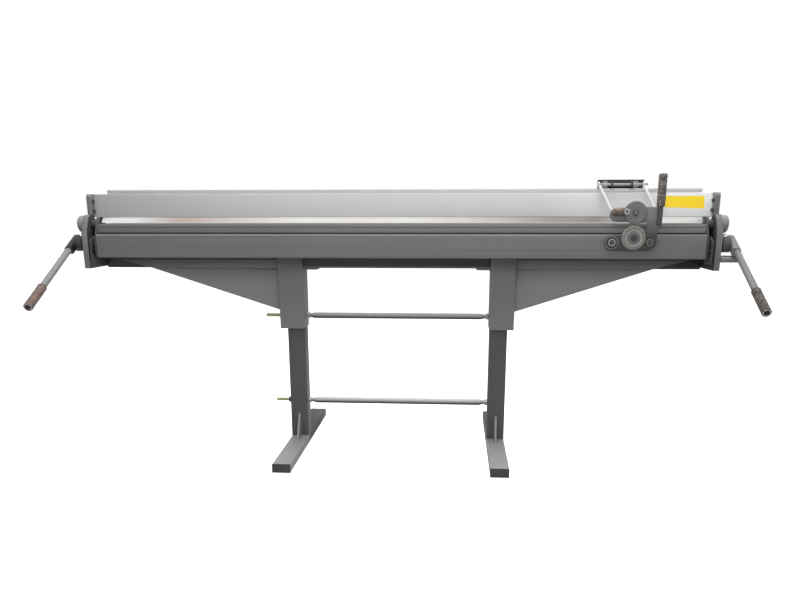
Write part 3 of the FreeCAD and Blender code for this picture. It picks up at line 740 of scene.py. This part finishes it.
# %% Plain yellow film
FILM_LENGTH, FILM_WIDTH, FILM_THICK = 0.163, 0.053, 0.0003
FILM_X, FILM_UP, FILM_CROOKED, FILM_GAP = 1.2095, 0.0635, 0.03, 0.0001
box_c, box_h = middle("clamp_box")
low = box_c - box_h
lean = Vector((0, 0.023, 0.096)).normalized()
out = Vector((0, -lean.z, lean.y))
foot = Vector((0, low.y, low.z))
bm = bmesh.new()
film = bmesh.ops.create_grid(bm, x_segments=6, y_segments=2, size=0.5)["verts"]
bmesh.ops.scale(bm, vec=(FILM_LENGTH, FILM_WIDTH, 1.0), verts=film)
for v in film:
    up = v.co.y + FILM_UP - v.co.x * FILM_CROOKED
    v.co = Vector((v.co.x + FILM_X, 0, 0)) + foot + lean * up + out * FILM_GAP
grown = bmesh.ops.extrude_face_region(bm, geom=bm.faces[:])["geom"]
front_verts = [g for g in grown if isinstance(g, bmesh.types.BMVert)]
bmesh.ops.translate(bm, vec=out * FILM_THICK, verts=front_verts)
made("plain_yellow_film", bm, "clamping_beam", yellow_film)
print("film done")

# %% [markdown]
# Welded joints carry a bead. Each bead is a half-round strip whose ripples follow the welder's hand; its
# seed is fixed, so that every run gives the same one.

# %% How a weld bead is made
def bead(bm, start, end, r, seed):
    """A lathed ripple profile from start to end, thin at both ends."""
    rng = random.Random(seed)
    length = (Vector(end) - Vector(start)).length
    count = max(4, int(length / 0.0045))
    profile = [(0, 0)]
    for k in range(count + 1):
        fade = min(1.0, 4.0 * k / count, 4.0 * (count - k) / count)
        ripple = (1.0 if k % 2 else 0.86) * rng.uniform(0.93, 1.05)
        profile.append((length * k / count, r * (0.55 + 0.45 * fade) * ripple))
    lathe(bm, profile + [(length, 0)], start, Vector(end) - Vector(start), 8)


print("beads ready")

# %% [markdown]
# On the frame the posts are welded round their feet, the ribs along both legs, and the webs to the lower
# beam and the brackets. All beads are painted over, so they share one mesh in the frame's grey.

# %% Weld beads of the frame
FOOT_TOP = 0.0402
RIB_LOW, RIB_TOP, RIB_REACH, RIB_FOOT = 0.046, 0.146, 0.060, 0.0405
WEB_TOP, WEB_LOW = 0.8355, 0.655
bm = bmesh.new()
post_c, post_h = middle("right_post")
rib_x = middle("right_gussets")[0].x
for sign in (-1, 1):
    x0, x1 = sign * (post_c.x - post_h.x), sign * (post_c.x + post_h.x)
    y0, y1 = post_c.y - post_h.y, post_c.y + post_h.y
    seed = 5 + sign
    for y in (y0, y1):
        bead(bm, (x0, y, FOOT_TOP), (x1, y, FOOT_TOP), 0.0030, seed + 10 * (y > 0.1))
    for x in (x0 + sign * 0.001, x1 - sign * 0.001):
        bead(bm, (x, y0, FOOT_TOP), (x, y1, FOOT_TOP), 0.0026, seed + 31)
    for y, way in ((y0, -1), (y1, 1)):
        for dx in (-0.005, 0.005):
            x = sign * rib_x + dx
            near, far = y + way * 0.006, y + way * RIB_REACH
            bead(bm, (x, y + way * 0.001, RIB_LOW), (x, y + way * 0.001, RIB_TOP), 0.0024, seed + 17)
            bead(bm, (x, near, RIB_FOOT), (x, far, RIB_FOOT), 0.0024, seed + 23)
web_c, web_h = middle("right_web")
for sign in (-1, 1):
    x0, x1 = sign * (web_c.x - web_h.x + 0.004), sign * (web_c.x + web_h.x - 0.02)
    for y in (web_c.y - web_h.y - 0.0008, web_c.y + web_h.y + 0.0008):
        bead(bm, (x0, y, WEB_TOP), (x1, y, WEB_TOP), 0.0028, 71 + sign)
        bead(bm, (x0, y, WEB_TOP), (x0, y, WEB_LOW), 0.0026, 77 + sign)
made("weld_beads", bm, "base", grey_paint, 60.0)
print("weld beads done")

# %% [markdown]
# The bending beam is built from a blade and a tube. Where they meet, a dark bar stands for the seam and
# the painted shadow in its gap, and a finer one below the working edge is a painted shadow line. Both are
# slim dark bars in front of the blade, because a groove that fine would be lost in the solid.

# %% Painted shadow lines on the bending beam
blade_c, blade_h = middle("bending_blade")
tube_c, tube_h = middle("bending_tube")
face = blade_c.y - blade_h.y
half = blade_h.x - 0.004
joint_shadow_line = (tube_c.z + tube_h.z + 0.0045, 0.0065)
strip = (blade_c.z + blade_h.z - 0.0125, 0.0018)
bm = bmesh.new()
# Both bars are painted shadow lines; the lower one also marks the seam of blade and tube.
for z, tall in (joint_shadow_line, strip):
    brick(bm, (-half, face - 0.0007, z - tall / 2), (half, face + 0.001, z + tall / 2), 0.0002)
made("blade_painted_shadow_lines", bm, "bending_beam", carriage_paint)
print("seams done")

# %% [markdown]
# The lower beam is folded plate: its front sheet is turned down a little below the bottom, as a lip. It
# would be bent on the long side of the sheet. Here it is a slim bar between the legs and one at each end;
# the end bars are darker, as painted shade.

# %% Turned-down lip of the lower beam
LIP = 0.0075
low_c, low_h = middle("lower_beam")
bracket_c, bracket_h = middle("right_leg_bracket")
inner = bracket_c.x - bracket_h.x - 0.0005
front, under = low_c.y - low_h.y, low_c.z - low_h.z
bm = bmesh.new()
brick(bm, (-inner, front - 0.0004, under - LIP), (inner, front + 0.004, under + 0.0015), 0.0012)
made("lower_beam_lip", bm, "base", grey_paint)
outer = bracket_c.x + bracket_h.x + 0.0003
reach = low_h.x - 0.0005
bm = bmesh.new()
# The end bars are darker than the one between the legs: painted shade.
for low_x, high_x in ((outer, reach), (-reach, -outer)):
    brick(bm, (low_x, front + 0.0002, under - LIP), (high_x, front + 0.004, under + 0.0015), 0.0008)
made("lower_beam_end_lips", bm, "base", end_lip_painted_shade)
print("lips done")

# %% [markdown]
# Each web has a front plate that runs up over the face of the lower beam and tapers out under the tube.
# It is a flat block from which one slanted cut takes the corner, as a guillotine would. The cut block is
# mirrored for the left side.

# %% Front plates of the webs
PLATE_TOP, PLATE_END, PLATE_THICK = 0.046, 1.30, 0.004
corner = Vector((1.118, front, under - LIP))
tip = Vector((1.262, front, under + 0.0295))
normal = Y.cross(tip - corner).normalized()
bm = bmesh.new()
for sign in (-1, 1):
    part = bmesh.new()
    low = (outer, front - PLATE_THICK, under - LIP)
    brick(part, low, (PLATE_END, front - 0.0002, under + PLATE_TOP), 0.0006)
    geometry = part.verts[:] + part.edges[:] + part.faces[:]
    cut = bmesh.ops.bisect_plane(part, geom=geometry, plane_co=corner, plane_no=normal, clear_outer=True)
    rim = [g for g in cut["geom_cut"] if isinstance(g, bmesh.types.BMEdge)]
    bmesh.ops.holes_fill(part, edges=rim)
    bmesh.ops.scale(part, vec=(sign, 1, 1), verts=part.verts)
    block = bpy.data.meshes.new("web_plate_block")
    part.to_mesh(block)
    part.free()
    bm.from_mesh(block)
    bpy.data.meshes.remove(block)
print("faces of the web plates:", len(bm.faces))
made("web_front_plates", bm, "base", plate_paint)

# %% [markdown]
# The tie rods are drawn in at their ends and screwed to the legs with bright nuts. A six-sided profile
# with chamfered corners makes each nut, right against the leg.

# %% Nuts where the tie rods meet the legs
nut = [(0, 0.0085), (0, 0.0140), (0.001, 0.0154), (0.0134, 0.0154), (0.0144, 0.0140), (0.0144, 0.0085)]
for name in ("upper_tie_rod", "lower_tie_rod"):
    rod_c, rod_h = middle(name)
    bm = bmesh.new()
    for sign in (-1, 1):
        start = Vector((sign * (rod_h.x - 0.0145), rod_c.y, rod_c.z))
        lathe(bm, nut + nut[:1], start, X * sign, 6)
    made(name + "_bright_nuts", bm, "base", arm_zinc)
print("nuts done")

# %% [markdown]
# The object stands in a white studio. The floor and the dome look white to the camera and to reflections,
# but give the object little light, so the fronts stay as dark as in the photograph.

# %% Floor and world
FLOOR_HALF = 14.0
floor_mesh = bpy.data.meshes.new("floor")
bm = bmesh.new()
bmesh.ops.create_grid(bm, x_segments=1, y_segments=1, size=FLOOR_HALF)
bm.to_mesh(floor_mesh)
bm.free()
floor = bpy.data.objects.new("floor", floor_mesh)
bpy.context.scene.collection.objects.link(floor)

f = Finish("white_floor", 0.9)
f.shader.inputs["Base Color"].default_value = (0.9, 0.9, 0.9, 1.0)
seen = f.node("ShaderNodeLightPath")
mirrored = f.node("ShaderNodeLightPath", output=3)
glow = f.node("ShaderNodeEmission", inputs={"Color": (1, 1, 1, 1), "Strength": 0.95})
bright = f.node("ShaderNodeAddShader", inputs={0: glow, 1: Value(f.tree, f.shader.outputs[0])})
dim = f.node("ShaderNodeBsdfDiffuse", inputs={"Color": (0.35, 0.35, 0.35, 1)})
mixed = f.node("ShaderNodeMixShader", inputs={0: (seen + mirrored * 0.3).clamped(), 1: dim, 2: bright})
output = f.tree.nodes["Material Output"]
f.tree.links.new(mixed.socket, output.inputs["Surface"])
floor.data.materials.append(f.material)

world = bpy.data.worlds.new("studio")
bpy.context.scene.world = world
world.use_nodes = True
tree = world.node_tree
background = tree.nodes["Background"]
path = tree.nodes.new("ShaderNodeLightPath")
shown = Value(tree, path.outputs["Is Camera Ray"]) + Value(tree, path.outputs["Is Glossy Ray"]) * 0.86
strength = shown.math("MAXIMUM", 0.21)
tree.links.new(strength.socket, background.inputs["Strength"])
background.inputs["Color"].default_value = (1.0, 1.0, 1.0, 1.0)
print("studio ready")

# %% [markdown]
# One wide lamp hangs overhead, and weak ones stand on every side, so that the back and the ends can be
# read as well. Glossy rays pass the lamps, which leaves no hot spots.

# %% Lamps
def lamp(name, place, aim, size, power):
    data = bpy.data.lights.new(name, "AREA")
    data.shape = "RECTANGLE"
    data.size, data.size_y = size
    data.energy = power
    holder = bpy.data.objects.new(name, data)
    bpy.context.scene.collection.objects.link(holder)
    way = Vector(aim) - Vector(place)
    holder.matrix_world = Matrix.Translation(place) @ way.to_track_quat("-Z", "Y").to_matrix().to_4x4()
    holder.visible_glossy = False


lamp("top_lamp", (0.2, -0.4, 3.4), (0, 0, 0.9), (4.0, 2.0), 128.0)
lamp("front_lamp", (0.5, -3.6, 2.4), (0, 0, 0.9), (2.5, 1.5), 50.0)
lamp("rear_lamp", (-0.6, 3.8, 1.9), (0, 0, 0.9), (3.0, 1.6), 50.0)
lamp("right_lamp", (4.2, 0.6, 1.8), (0, 0, 0.8), (1.6, 1.6), 13.0)
lamp("left_lamp", (-4.2, 0.6, 1.8), (0, 0, 0.8), (1.6, 1.6), 13.0)
print("lamps ready")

—————

» SET TASK
Output exactly the leading lines of the data, up to and including the line marked by "# seed is fixed, so".

» SOLUTION BELOW
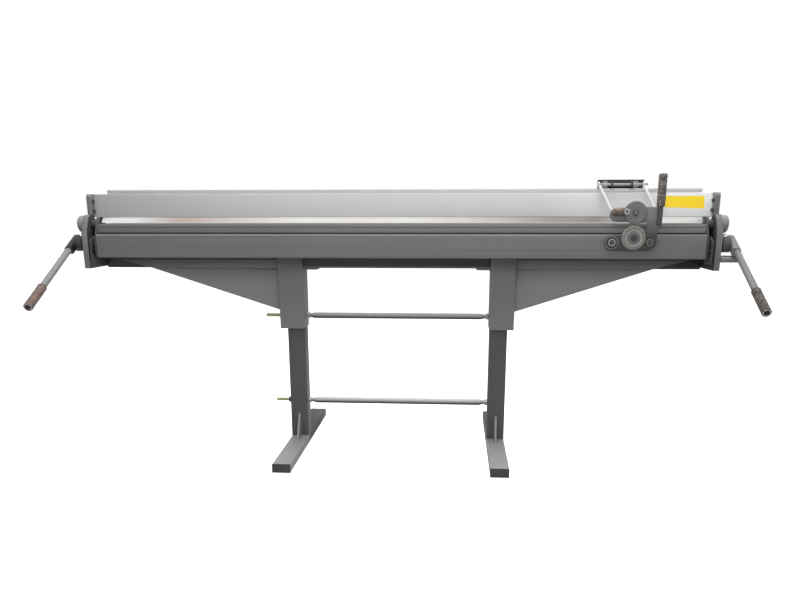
Write part 3 of the FreeCAD and Blender code for this picture. It picks up at line 740 of scene.py. This part finishes it.
# %% Plain yellow film
FILM_LENGTH, FILM_WIDTH, FILM_THICK = 0.163, 0.053, 0.0003
FILM_X, FILM_UP, FILM_CROOKED, FILM_GAP = 1.2095, 0.0635, 0.03, 0.0001
box_c, box_h = middle("clamp_box")
low = box_c - box_h
lean = Vector((0, 0.023, 0.096)).normalized()
out = Vector((0, -lean.z, lean.y))
foot = Vector((0, low.y, low.z))
bm = bmesh.new()
film = bmesh.ops.create_grid(bm, x_segments=6, y_segments=2, size=0.5)["verts"]
bmesh.ops.scale(bm, vec=(FILM_LENGTH, FILM_WIDTH, 1.0), verts=film)
for v in film:
    up = v.co.y + FILM_UP - v.co.x * FILM_CROOKED
    v.co = Vector((v.co.x + FILM_X, 0, 0)) + foot + lean * up + out * FILM_GAP
grown = bmesh.ops.extrude_face_region(bm, geom=bm.faces[:])["geom"]
front_verts = [g for g in grown if isinstance(g, bmesh.types.BMVert)]
bmesh.ops.translate(bm, vec=out * FILM_THICK, verts=front_verts)
made("plain_yellow_film", bm, "clamping_beam", yellow_film)
print("film done")

# %% [markdown]
# Welded joints carry a bead. Each bead is a half-round strip whose ripples follow the welder's hand; its
# seed is fixed, so that every run gives the same one.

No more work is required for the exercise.